“Plato’s meeting with Socrates had been a turning point in his life.”
So notes Will Durant, the eminent historian writing in his “Story of Philosophy” (Simon and Schuster, New York, N.Y., 1926) of the importance in Plato’s life of the relationship he had developed with the older Socrates. “Plato’s subtle soul, had found a new joy in the dialectic games of Socrates; it was a delight for him to behold the master. He became a passionate lover of wisdom and of his teacher.” Was the first recorded mentoring relationship Socrates to Plato?
But mentoring goes back even further. (In Homer’s Odyssey, Athene assumes the shape of Mentor–the trusted friend of Odysseus–and whispers advice to Odysseus’s son Telemachus.) It is as old as the notion that the young will want to emulate the old; the ignorant, the wise; the have-nots, the haves. Always, there have been men and women who have had aspirations (these, the mentees) and other men and women (the mentors) willing to help them achieve them.
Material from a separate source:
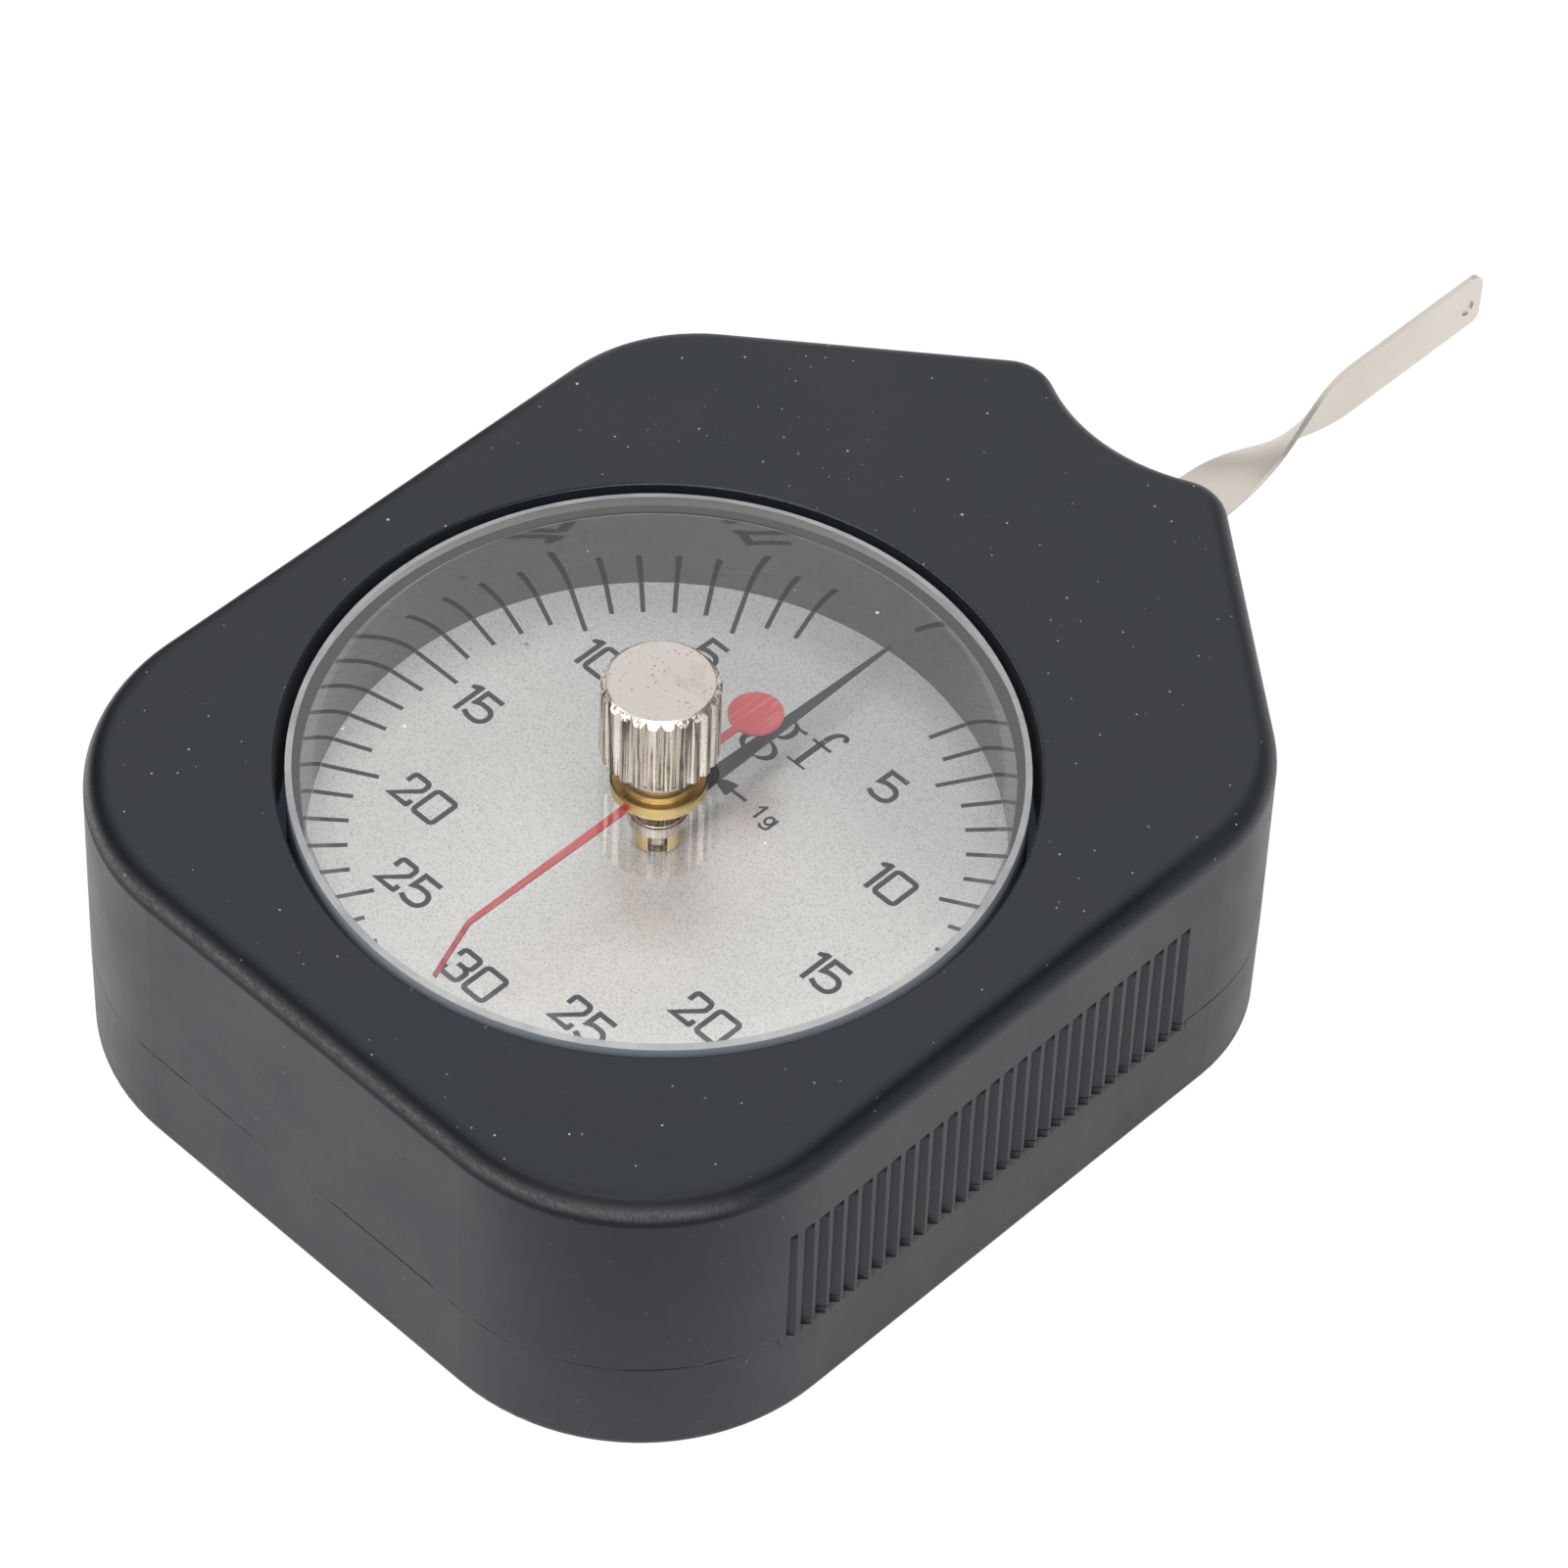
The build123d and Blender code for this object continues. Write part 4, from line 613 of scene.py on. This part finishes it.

Mentors and mentees come in all shapes and sizes. They are old and young and rich and poor, white and black and yellow. They come off of the streets, out of the classrooms, out of the boardrooms.
There are differences among them. But what mentees have in common is a belief in the notion that there is a better life out there, and that one way to get it is to learn from someone who has it. Mentors share the notion that because they have made it in the world, they have a commitment to help others make it.
History supports both notions. Counselors and teachers and sociologists, parents and professors and clergymen, observing at every level of society through the years, appear to be unanimous that mentoring works as a positive influence to turn lives around, or in some cases, to save them. Today, in growing numbers, candidates for teenage pregnancy and the school drop-out and drug-addiction population who choose a mentoring relationship seem, evidence suggests, to be choosing a way out–and up.
It is not surprising, then, that community leaders sensitive to the problems of educating “at-risk” students find themselves supporting growing numbers of both new and existing mentoring programs. Given the community’s investment in time, money and hope in the institution of mentoring, The Abell Foundation believes it serves the community’s best interests to examine mentoring pro grams as they are currently meeting needs, and to set out a realistic view of how they might serve future needs.